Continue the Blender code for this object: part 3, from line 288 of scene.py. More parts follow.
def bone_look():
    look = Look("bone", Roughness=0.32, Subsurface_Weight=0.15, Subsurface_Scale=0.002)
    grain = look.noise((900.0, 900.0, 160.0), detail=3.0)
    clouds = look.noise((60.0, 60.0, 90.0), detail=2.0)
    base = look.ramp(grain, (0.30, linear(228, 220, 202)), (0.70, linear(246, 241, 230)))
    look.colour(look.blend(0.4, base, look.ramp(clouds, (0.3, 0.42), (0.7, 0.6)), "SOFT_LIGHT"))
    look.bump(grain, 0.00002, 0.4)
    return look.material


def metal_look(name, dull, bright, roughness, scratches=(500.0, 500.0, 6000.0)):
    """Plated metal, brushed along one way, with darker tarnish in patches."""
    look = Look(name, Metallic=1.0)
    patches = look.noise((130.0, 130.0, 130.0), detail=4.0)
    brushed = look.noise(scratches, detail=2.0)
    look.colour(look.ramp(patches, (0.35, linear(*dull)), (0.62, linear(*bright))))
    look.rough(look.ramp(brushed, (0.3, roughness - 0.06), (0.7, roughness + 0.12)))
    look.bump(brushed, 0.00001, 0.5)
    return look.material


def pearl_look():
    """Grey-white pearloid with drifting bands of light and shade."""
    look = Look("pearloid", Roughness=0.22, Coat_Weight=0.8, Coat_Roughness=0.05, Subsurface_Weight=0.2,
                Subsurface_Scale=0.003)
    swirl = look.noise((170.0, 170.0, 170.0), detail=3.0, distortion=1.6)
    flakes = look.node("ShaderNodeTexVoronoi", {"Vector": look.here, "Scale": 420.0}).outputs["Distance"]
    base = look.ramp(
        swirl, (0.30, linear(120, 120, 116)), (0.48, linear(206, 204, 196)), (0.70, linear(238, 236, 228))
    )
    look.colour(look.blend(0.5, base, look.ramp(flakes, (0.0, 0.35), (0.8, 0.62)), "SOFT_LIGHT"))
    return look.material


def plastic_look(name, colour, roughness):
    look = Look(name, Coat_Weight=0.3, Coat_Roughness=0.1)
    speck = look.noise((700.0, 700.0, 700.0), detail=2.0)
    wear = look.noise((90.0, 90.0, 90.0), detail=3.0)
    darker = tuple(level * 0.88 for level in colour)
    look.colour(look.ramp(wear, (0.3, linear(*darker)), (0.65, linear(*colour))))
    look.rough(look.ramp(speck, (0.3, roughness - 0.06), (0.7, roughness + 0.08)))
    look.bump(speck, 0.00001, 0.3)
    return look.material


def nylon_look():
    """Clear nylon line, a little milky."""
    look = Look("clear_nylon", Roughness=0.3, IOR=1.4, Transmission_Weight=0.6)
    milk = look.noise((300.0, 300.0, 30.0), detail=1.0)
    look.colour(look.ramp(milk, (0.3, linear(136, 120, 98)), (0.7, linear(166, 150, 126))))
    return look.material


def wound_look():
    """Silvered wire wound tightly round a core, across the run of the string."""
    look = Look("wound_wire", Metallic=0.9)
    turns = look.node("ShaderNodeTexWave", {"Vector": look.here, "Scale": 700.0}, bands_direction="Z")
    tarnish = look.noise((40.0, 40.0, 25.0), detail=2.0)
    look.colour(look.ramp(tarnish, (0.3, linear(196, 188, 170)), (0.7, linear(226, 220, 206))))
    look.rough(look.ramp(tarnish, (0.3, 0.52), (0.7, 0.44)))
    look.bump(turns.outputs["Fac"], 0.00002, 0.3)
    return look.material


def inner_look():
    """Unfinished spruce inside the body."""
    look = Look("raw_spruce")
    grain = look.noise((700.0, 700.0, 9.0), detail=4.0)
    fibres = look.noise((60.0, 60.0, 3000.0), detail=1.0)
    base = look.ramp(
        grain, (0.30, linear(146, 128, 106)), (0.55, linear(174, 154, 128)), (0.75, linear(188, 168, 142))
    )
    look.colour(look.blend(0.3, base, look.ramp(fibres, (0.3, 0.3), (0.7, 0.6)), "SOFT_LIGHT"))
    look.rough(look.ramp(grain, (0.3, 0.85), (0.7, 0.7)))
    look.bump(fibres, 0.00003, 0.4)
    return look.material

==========

Copy down the material exactly as written.

Continue the Blender code for this object: part 3, from line 288 of scene.py. More parts follow.
def bone_look():
    look = Look("bone", Roughness=0.32, Subsurface_Weight=0.15, Subsurface_Scale=0.002)
    grain = look.noise((900.0, 900.0, 160.0), detail=3.0)
    clouds = look.noise((60.0, 60.0, 90.0), detail=2.0)
    base = look.ramp(grain, (0.30, linear(228, 220, 202)), (0.70, linear(246, 241, 230)))
    look.colour(look.blend(0.4, base, look.ramp(clouds, (0.3, 0.42), (0.7, 0.6)), "SOFT_LIGHT"))
    look.bump(grain, 0.00002, 0.4)
    return look.material


def metal_look(name, dull, bright, roughness, scratches=(500.0, 500.0, 6000.0)):
    """Plated metal, brushed along one way, with darker tarnish in patches."""
    look = Look(name, Metallic=1.0)
    patches = look.noise((130.0, 130.0, 130.0), detail=4.0)
    brushed = look.noise(scratches, detail=2.0)
    look.colour(look.ramp(patches, (0.35, linear(*dull)), (0.62, linear(*bright))))
    look.rough(look.ramp(brushed, (0.3, roughness - 0.06), (0.7, roughness + 0.12)))
    look.bump(brushed, 0.00001, 0.5)
    return look.material


def pearl_look():
    """Grey-white pearloid with drifting bands of light and shade."""
    look = Look("pearloid", Roughness=0.22, Coat_Weight=0.8, Coat_Roughness=0.05, Subsurface_Weight=0.2,
                Subsurface_Scale=0.003)
    swirl = look.noise((170.0, 170.0, 170.0), detail=3.0, distortion=1.6)
    flakes = look.node("ShaderNodeTexVoronoi", {"Vector": look.here, "Scale": 420.0}).outputs["Distance"]
    base = look.ramp(
        swirl, (0.30, linear(120, 120, 116)), (0.48, linear(206, 204, 196)), (0.70, linear(238, 236, 228))
    )
    look.colour(look.blend(0.5, base, look.ramp(flakes, (0.0, 0.35), (0.8, 0.62)), "SOFT_LIGHT"))
    return look.material


def plastic_look(name, colour, roughness):
    look = Look(name, Coat_Weight=0.3, Coat_Roughness=0.1)
    speck = look.noise((700.0, 700.0, 700.0), detail=2.0)
    wear = look.noise((90.0, 90.0, 90.0), detail=3.0)
    darker = tuple(level * 0.88 for level in colour)
    look.colour(look.ramp(wear, (0.3, linear(*darker)), (0.65, linear(*colour))))
    look.rough(look.ramp(speck, (0.3, roughness - 0.06), (0.7, roughness + 0.08)))
    look.bump(speck, 0.00001, 0.3)
    return look.material


def nylon_look():
    """Clear nylon line, a little milky."""
    look = Look("clear_nylon", Roughness=0.3, IOR=1.4, Transmission_Weight=0.6)
    milk = look.noise((300.0, 300.0, 30.0), detail=1.0)
    look.colour(look.ramp(milk, (0.3, linear(136, 120, 98)), (0.7, linear(166, 150, 126))))
    return look.material


def wound_look():
    """Silvered wire wound tightly round a core, across the run of the string."""
    look = Look("wound_wire", Metallic=0.9)
    turns = look.node("ShaderNodeTexWave", {"Vector": look.here, "Scale": 700.0}, bands_direction="Z")
    tarnish = look.noise((40.0, 40.0, 25.0), detail=2.0)
    look.colour(look.ramp(tarnish, (0.3, linear(196, 188, 170)), (0.7, linear(226, 220, 206))))
    look.rough(look.ramp(tarnish, (0.3, 0.52), (0.7, 0.44)))
    look.bump(turns.outputs["Fac"], 0.00002, 0.3)
    return look.material


def inner_look():
    """Unfinished spruce inside the body."""
    look = Look("raw_spruce")
    grain = look.noise((700.0, 700.0, 9.0), detail=4.0)
    fibres = look.noise((60.0, 60.0, 3000.0), detail=1.0)
    base = look.ramp(
        grain, (0.30, linear(146, 128, 106)), (0.55, linear(174, 154, 128)), (0.75, linear(188, 168, 142))
    )
    look.colour(look.blend(0.3, base, look.ramp(fibres, (0.3, 0.3), (0.7, 0.6)), "SOFT_LIGHT"))
    look.rough(look.ramp(grain, (0.3, 0.85), (0.7, 0.7)))
    look.bump(fibres, 0.00003, 0.4)
    return look.material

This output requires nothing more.